Em uma das noites, ele pegou pesado. Quando me dei conta, meu namorado foi substituído por um estranho ofegante que não queria me escutar. Implorei para ele sair de cima! Quando comecei a chorar, ele decidiu parar e saiu do quarto magoado. Eu fiquei com uma mistura de alívio e culpa.

No dia seguinte, X pediu desculpas, disse que me amava e garantiu que iria me respeitar.

Escureceu, e ele teve a ideia de irmos a uma boate. Eu, minha cunhada, todos falamos não, mas ele me convenceu. Chegando lá, lembrei da minha mãe e pedi um suco de laranja com bastante gelo no bar. Ele sorriu para mim. Pensei no quanto ele era lindo, dei um beijo nele e disse: ‘Te amo e vou ao banheiro’. Fui. Voltei. Bebi. Fim. MENINAS, TOMEM CONTA DOS SEUS CO(R)POS!Quando tinha 17 anos, fui estuprada pelo último homem que eu poderia imaginar. Quando tinha 17 anos, o castelo caiu e fiquei soterrada. X me desejou ‘boa-noite’ e me chamou de ‘Cinderela’.

Acordei. Olhei para o lado e lá estava ele, dormindo. Olhei melhor e o vi nu. Susto. Me olhei. Nua. O chão forrado de garrafas vazias. Eu forrada de amnésia. Foi difícil sentar. Então vi o que eu já imaginava. Perdi a virgindade. Me perdi.

Sem saber o que fazer, me tranquei no banheiro. Senti nojo de mim, vergonha, medo. O que aconteceu? Notei meu corpo machucado, roxo, mordido. Não conseguia pensar nem chorar. Só queria o abraço da minha mãe.

Como zumbi, fui para o chuveiro e tentei me limpar, tirar a sensação de sujeira. Embaixo da água, me senti de alguma forma protegida. E chorei. Me dei conta de que não era pesadelo quando escutei o X batendo na porta. Num dado momento, me levantei aos prantos e exigi, do outro lado da porta: “Quero ir para a minha casa agora!”. Ele tentou dizer que não dava e entrei em surto. X concordou em me levar.Em casa, contei tudo para minha mãe. Éramos duas mulheres chorando. Também vítima da sociedade machista, ela não sabia o que fazer. Se sentia culpada, teve medo de contar para meu pai, pois sabia que o mexicano iria atrás do X e a família Itié iria desmoronar. Por isso, decidiu não contar, e eu entendi. Mais tarde, ela foi atrás do X e bateu nele.

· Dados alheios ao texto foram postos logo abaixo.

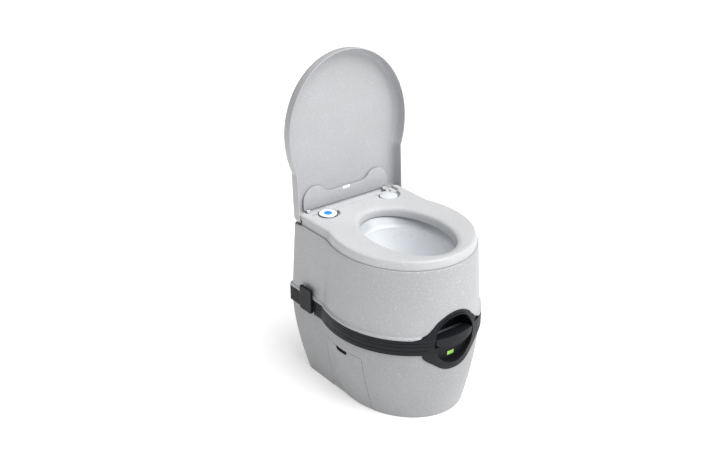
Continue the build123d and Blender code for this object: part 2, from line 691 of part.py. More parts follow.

Eu? Eu me sentia oca. Sentia tanto quanto não sentia nada. Com a ajuda do tempo, da minha mãe e da terapia, comecei a me reencontrar.

Hoje, tenho consciência de todas as situações violentas pelas quais passei simplesmente por ser mulher. Estamos (sobre)vivendo na cultura do estupro. A cada 12 segundos uma mulher sofre violência no Brasil. Ou seja, todo movimento é importante para chegarmos mais perto do fim da desigualdade de gênero. Foi duro escrever este texto, mas isso me fortaleceu ainda mais. Meninas, precisamos nos unir!